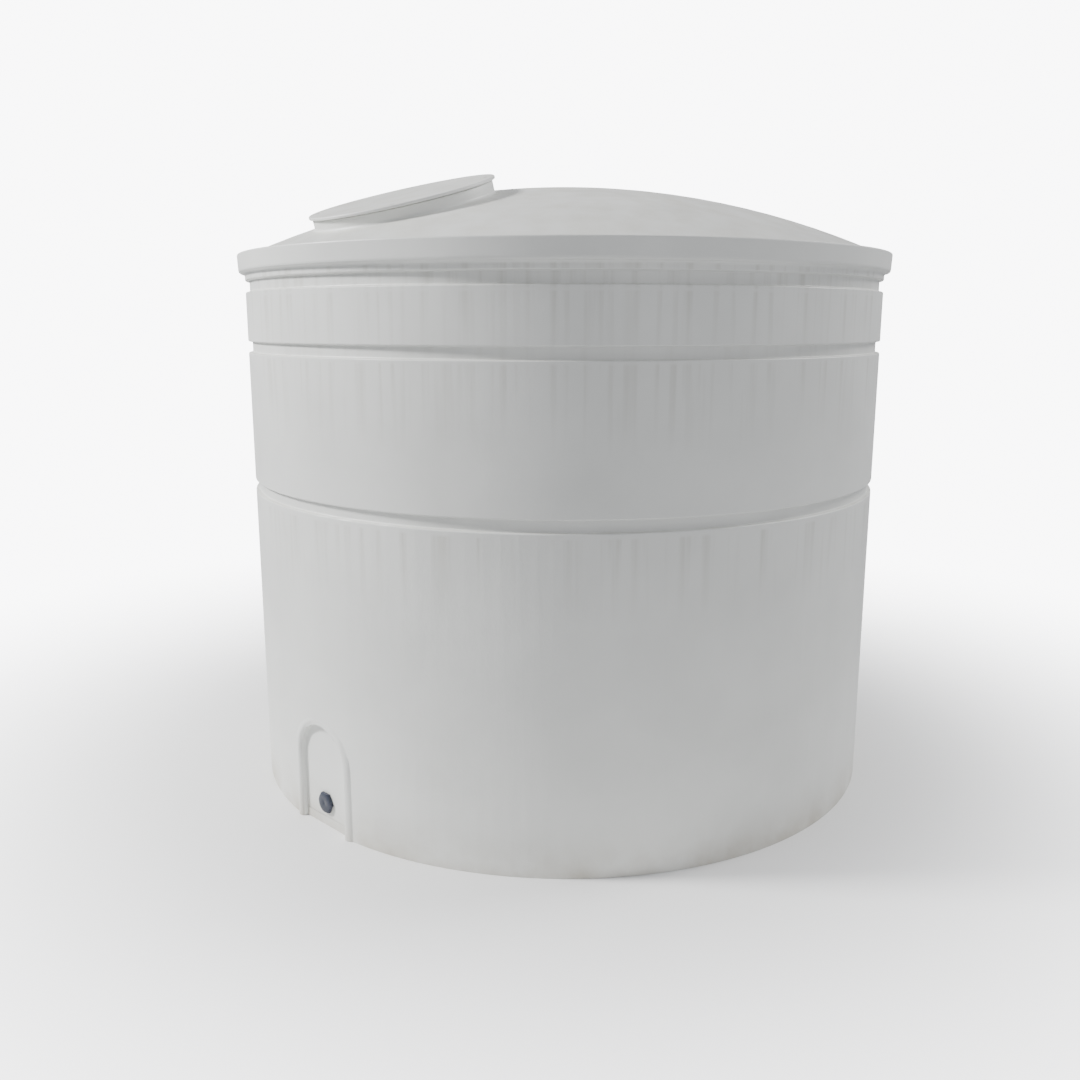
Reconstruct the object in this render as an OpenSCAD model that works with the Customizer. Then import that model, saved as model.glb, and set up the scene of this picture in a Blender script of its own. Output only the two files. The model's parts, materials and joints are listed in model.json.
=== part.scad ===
// Round domed polyethylene water tank for livestock supply.
// Origin: centre of the underside. +Z up, the outlet and the manhole face -Y.
// All sizes in millimetres.

/* [Tank body] */
// Outside diameter of the wall
tank_d = 1880; // [1560:10:2260]
// Height from the ground to the shelf on top of the eave band
eave_z = 1536; // [1280:1:1850]
// Height of the eave band above the seam between wall and roof
eave_h = 60; // [50:1:75]
// How far the eave band stands out from the wall
eave_out = 19; // [14:0.5:24]
// Thickness of the moulded plastic
wall_t = 8; // [6:0.5:10]
// Rise of the dome above the shelf
dome_rise = 197; // [160:1:240]
// Width of the flat shelf between the eave band and the dome
shelf_w = 38; // [30:1:48]

/* [Grooves] */
// Height of each groove between its shoulders
groove_w = 30.5; // [24:0.5:38]
// Depth of each groove
groove_depth = 12; // [9:0.5:14]
// Fillet on each edge of a groove
groove_fillet = 4; // [3:0.25:4.5]
// Height of the band between the top groove and the seam
top_band_h = 0.5; // [0.25:0.25:6]
// Centre of the second groove below the seam
second_groove_drop = 195; // [190:1:230]
// Centre of the low groove above the ground
low_groove_z = 886; // [740:1:900]

/* [Outlet recess] */
// Depth of the flat face behind the wall's outermost line
recess_depth = 17; // [14:0.5:21]
// Half of the recess's width between its side walls
recess_half_w = 96.5; // [80:0.5:112]
// Height of the centre of the arch
arch_z = 197; // [165:1:235]
// Fillet between side wall and flat face
recess_fillet = 4; // [3:0.5:6]
// Rounding of the rim on its inner side
rim_inner_r = 11; // [8:0.5:13]
// Rounding of the rim on its outer side
rim_outer_r = 24; // [20:0.5:28]
// How far the rim stands out past the wall's outermost line
rim_out = 1; // [0.5:0.25:3]
// Height of the foot band at the base of the flat face
toe_h = 25; // [20:1:29]
// How far the foot band stands proud of the flat face
toe_out = 1.5; // [1:0.25:3]

/* [Outlet] */
// Centre of the outlet above the ground
outlet_z = 69; // [62:1:90]
// Radius of the outlet thread
outlet_r = 23.9; // [20:0.1:25]
// Length of the brass insert
insert_l = 32; // [27:1:38]
// Wall of the brass insert
insert_wall = 7; // [5:0.5:8]
// Plastic that covers each end of the insert
insert_skin = 4; // [3:0.5:5]
// Plastic round the insert
boss_wall = 9; // [6:0.5:11]
// Thickness of the plug's hexagonal head
plug_head_h = 8.8; // [7:0.2:10.6]
// Width of the plug's head across its flats, beyond the thread's diameter
plug_head_extra = 6; // [4:0.5:8]
// Thickness of the sealing ring under the head
plug_seal_t = 1.2; // [1:0.1:2]

/* [Manhole] */
// Outside diameter of the collar
collar_d = 482; // [402:2:560]
// Distance from the dome's edge to the manhole's centre line
manhole_inset = 314; // [300:1:340]
// How much more the collar leans than the dome's slope, in degrees
manhole_lean = 0.9; // [0:0.1:2]
// Height of the lid's top face above the dome on the centre line
lid_rise = 27; // [24:0.5:34]
// Width of the collar's inward flange, from its outside
flange_w = 38; // [34:1:44]
// Thickness of the collar's flange
flange_t = 8; // [6:0.5:9]

/* [Lid] */
// How far the lid overhangs the collar
lid_overhang = 8; // [5:0.5:12]
// Thickness of the lid
lid_t = 8; // [7:0.5:10]
// Gap between lid and flange that the gasket fills
lid_gap = 1.5; // [1:0.25:2.5]
// Depth of the lid's locating ring
spigot_h = 25; // [18:1:30]
// Thickness of the lid's locating ring
spigot_t = 7; // [5:0.5:9]
// Width of the lid gasket
gasket_w = 8; // [6:0.5:9]
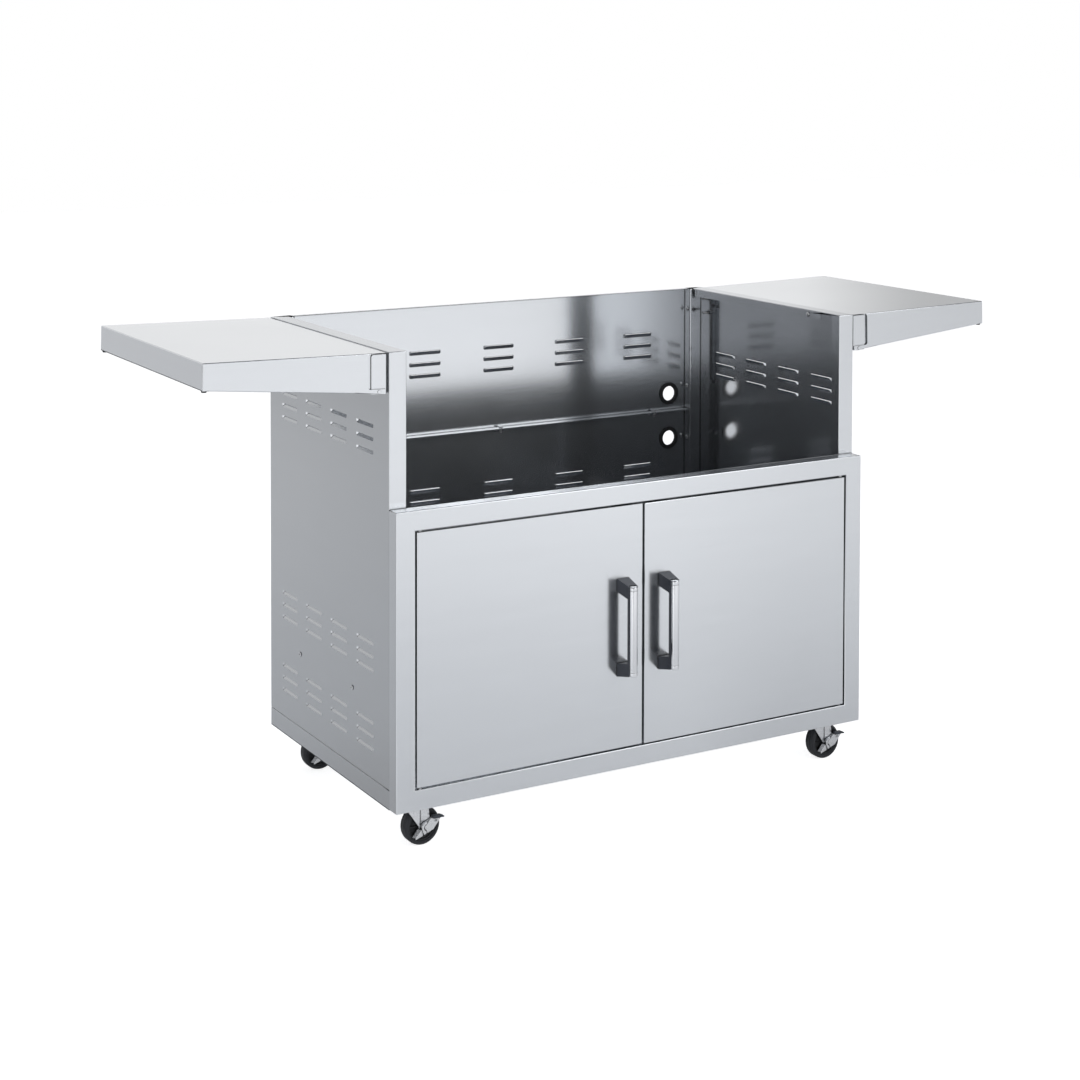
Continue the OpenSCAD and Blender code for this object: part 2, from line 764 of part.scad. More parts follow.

**AIM:** Starting at the top of the data above, repeat every line exactly until the line containing "low_groove_z = 886; // [740:1:900]" has been given, then stop.

**OUTPUT FOR THIS TASK:**
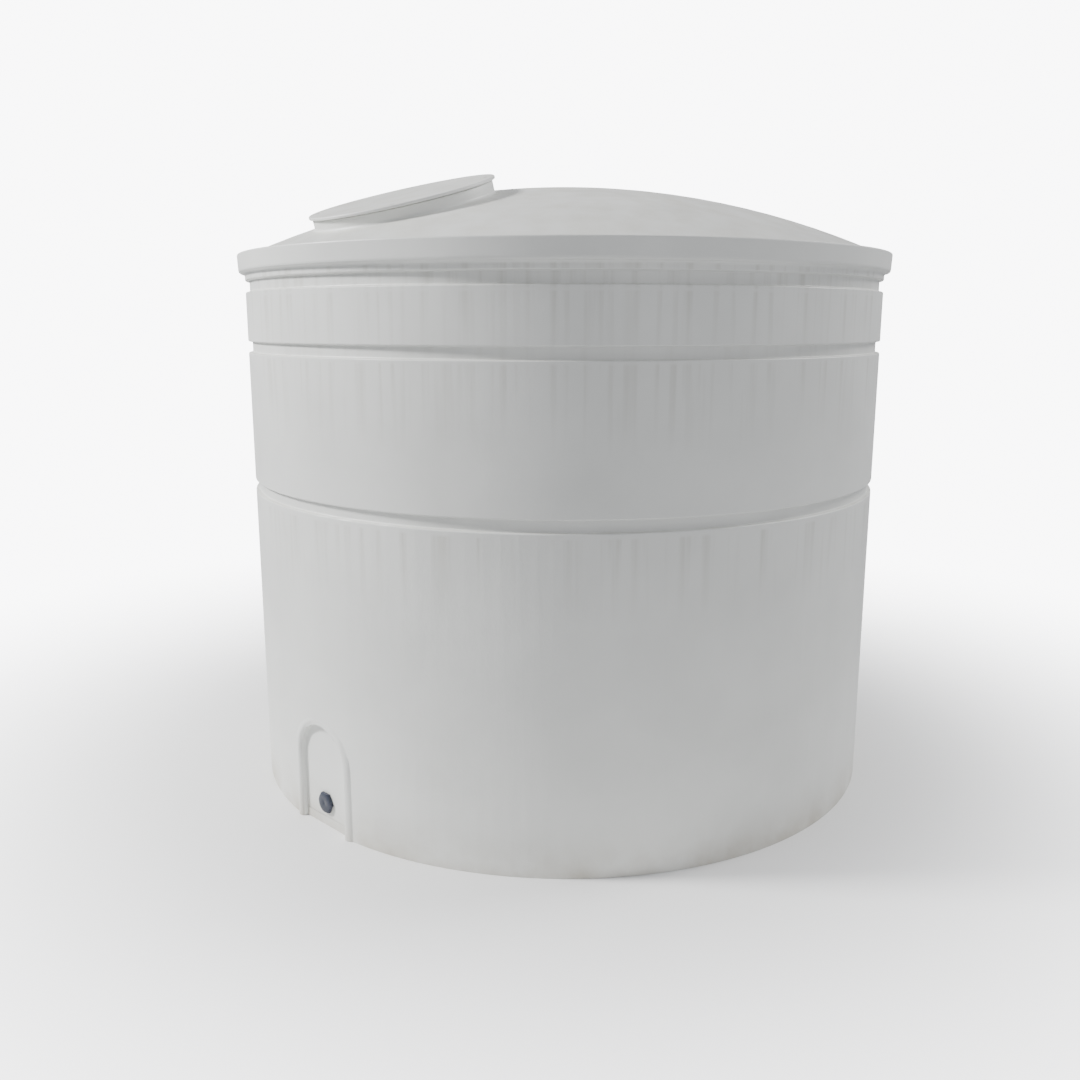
Reconstruct the object in this render as an OpenSCAD model that works with the Customizer. Then import that model, saved as model.glb, and set up the scene of this picture in a Blender script of its own. Output only the two files. The model's parts, materials and joints are listed in model.json.
=== part.scad ===
// Round domed polyethylene water tank for livestock supply.
// Origin: centre of the underside. +Z up, the outlet and the manhole face -Y.
// All sizes in millimetres.

/* [Tank body] */
// Outside diameter of the wall
tank_d = 1880; // [1560:10:2260]
// Height from the ground to the shelf on top of the eave band
eave_z = 1536; // [1280:1:1850]
// Height of the eave band above the seam between wall and roof
eave_h = 60; // [50:1:75]
// How far the eave band stands out from the wall
eave_out = 19; // [14:0.5:24]
// Thickness of the moulded plastic
wall_t = 8; // [6:0.5:10]
// Rise of the dome above the shelf
dome_rise = 197; // [160:1:240]
// Width of the flat shelf between the eave band and the dome
shelf_w = 38; // [30:1:48]

/* [Grooves] */
// Height of each groove between its shoulders
groove_w = 30.5; // [24:0.5:38]
// Depth of each groove
groove_depth = 12; // [9:0.5:14]
// Fillet on each edge of a groove
groove_fillet = 4; // [3:0.25:4.5]
// Height of the band between the top groove and the seam
top_band_h = 0.5; // [0.25:0.25:6]
// Centre of the second groove below the seam
second_groove_drop = 195; // [190:1:230]
// Centre of the low groove above the ground
low_groove_z = 886; // [740:1:900]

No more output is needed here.